Eine Mail zu viel. Mit seiner Lebensgefährtin beschloss Purwin, nicht mehr für den Stadtverbandsvorsitz zu kandidieren. „Man weiß ja nicht, ob solche Leute nur Maulhelden sind oder tatsächlich zur Tat schreiten. Die Sicherheit meiner Familie hat Vorrang vor der Politik.“ Warum er so unter Beschuss geraten ist, erklärt sich der Kommunalpolitiker damit, dass er in den sozialen Medien stark präsent ist und dort versucht, Lokalpolitik zu erklären.

„Es gibt in unserer Gesellschaft die besorgniserregende Tendenz zur Verrohung“, sagt NRW-Innenminister Ralf Jäger (SPD). Er spricht von „unerträglichen Angriffen auf die Menschen, die sich für die Demokratie und das Gemeinwohl einsetzen“, denen „NRW-Polizei und Justiz mit der ganzen Härte des Rechtsstaates begegnen“. Aber: Immer wieder hat Purwin den oder die unbekannten Verfasser der Hass-Mails – „der Sprachduktus ist immer gleich“ – angezeigt, der Staatsschutz wurde eingeschaltet.
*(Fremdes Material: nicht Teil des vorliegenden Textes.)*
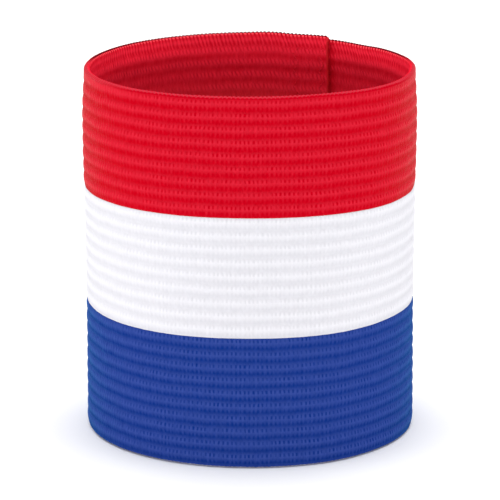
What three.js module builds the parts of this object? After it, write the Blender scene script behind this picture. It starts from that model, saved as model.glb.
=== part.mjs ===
// A captain's armband: one wide, ribbed elastic strip woven in three colours, bent into a tube
// with its two ends lapped at the back. Millimetres, +Z up. It stands on its lower edge, with its
// axis along Z and its front towards -Y.
import * as THREE from "three";

// The strip, whose colours lie one above the other along the arm
const redHeight = 29.4;
const whiteHeight = 29;
const blueHeight = 31.6;
const crestRadius = 40.25; // from the axis to the rib crests outside
const wall = 1.6; // from the rib crests outside to those inside
const colourGap = 0.3; // between the solids of two colours

// The ribs, which run round the band
const redRibs = 9;
const whiteRibs = 9;
const blueRibs = 10;
const outerRibDepth = 0.45;
const innerRibDepth = 0.2;
const ribFlank = 0.28; // share of a rib's pitch between its groove and its crest

// The lap, where the strip's outer end covers its inner end
const lapLength = 10;
const lapBearing = 69; // degrees from +X towards +Y, at the middle of the lap
const lapClearance = 0.3; // between the two layers
const lapEase = 14; // length over which an end swings off the common circle

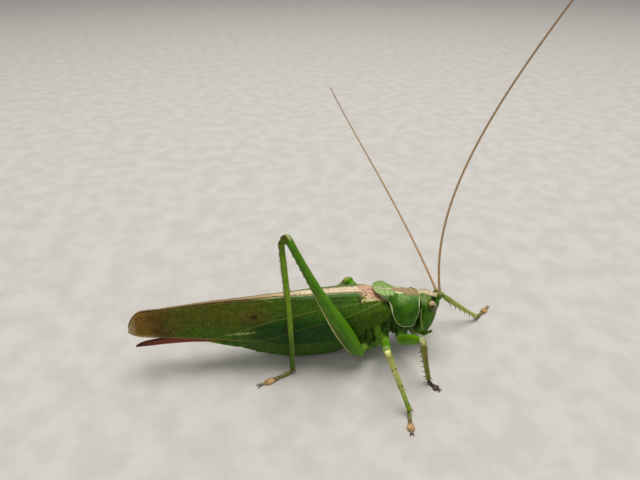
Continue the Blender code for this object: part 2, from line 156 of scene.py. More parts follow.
# z; x of the back, x of the face, half width of the head capsule
HEAD_ROWS = (
    (3.35, 19.5, 20.0, 0.9),
    (3.7, 19.1, 20.3, 1.35),
    (4.4, 18.75, 20.65, 1.75),
    (5.65, 18.4, 21.15, 2.15),
    (7.4, 18.0, 21.5, 2.45),
    (9.0, 17.85, 21.65, 2.5),
    (10.1, 17.85, 21.95, 2.35),
    (10.87, 17.95, 21.75, 1.95),
    (11.35, 18.05, 21.1, 1.5),
    (11.8, 18.1, 20.6, 1.1),
    (12.15, 18.1, 20.0, 0.9),
    (12.5, 18.15, 19.2, 0.75),
)
FEELERS = {
    "right": ((21.6, -0.8, 12.6), (16.8, -3.5, 31.2), (18.8, -12.0, 48.6), (21.0, -22.5, 63.5)),
    "left": ((21.4, 0.8, 12.0), (16.2, 9.0, 24.7), (9.5, 18.0, 34.5), (5.9, 28.0, 42.2)),
}
# hip, end of the coxa, knee, ankle and toe of each leg
LEGS = {
    "fore_right": ((14.1, -3.1, 6.0), (14.0, -4.3, 4.8), (15.35, -11.1, 10.6), (17.6, -10.3, 1.2),
                   (19.1, -12.6, 0.2)),
    "fore_left": ((14.6, 3.1, 6.0), (15.1, 4.0, 4.8), (24.1, 3.7, 8.0), (32.7, 4.4, 1.1), (37.34, 8.2, 0.2)),
    "mid_right": ((11.2, -3.4, 5.3), (11.35, -4.7, 4.5), (9.1, -12.2, 10.4), (12.35, -16.3, 1.1),
                  (11.6, -20.5, 0.2)),
    "mid_left": ((11.1, 3.4, 5.0), (11.5, 4.6, 4.0), (6.9, 10.2, 8.6), (5.2, 16.6, 1.1), (8.6, 18.4, 0.2)),
    "hind_right": ((7.4, -3.4, 3.7), (6.4, -5.0, 3.0), (-6.75, -6.4, 28.9), (-5.5, -4.7, 1.1),
                   (-12.1, -7.2, 0.2)),
    "hind_left": ((7.4, 3.4, 3.7), (6.4, 5.0, 3.0), (-20.4, 9.5, 6.3), (5.0, 11.5, 1.1), (11.3, 13.5, 0.2)),
}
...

Vergebens. „Ich bekomme regelmäßig Post von der Staatsanwaltschaft, die mir mitteilt, dass das Verfahren eingestellt wurde. Das ist auf Dauer sehr frustrierend.“

Nachdem die Absage des Parteitags publik wurde, erfuhr Purwin viel Solidarität: „Ich habe sehr viel Zuspruch aus der Bocholter Bevölkerung erhalten, aber auch Mails aus ganz Deutschland, in denen mir Mut gemacht wurde. Das tut gut.“ Gestern Nachmittag rief SPD-Parteichef Sigmar Gabriel an, auch er sprach Purwin Mut zu. Wegen dieser „sagenhaften Unterstützung“ will der 35-Jährige nun vielleicht doch noch einmal kandidieren.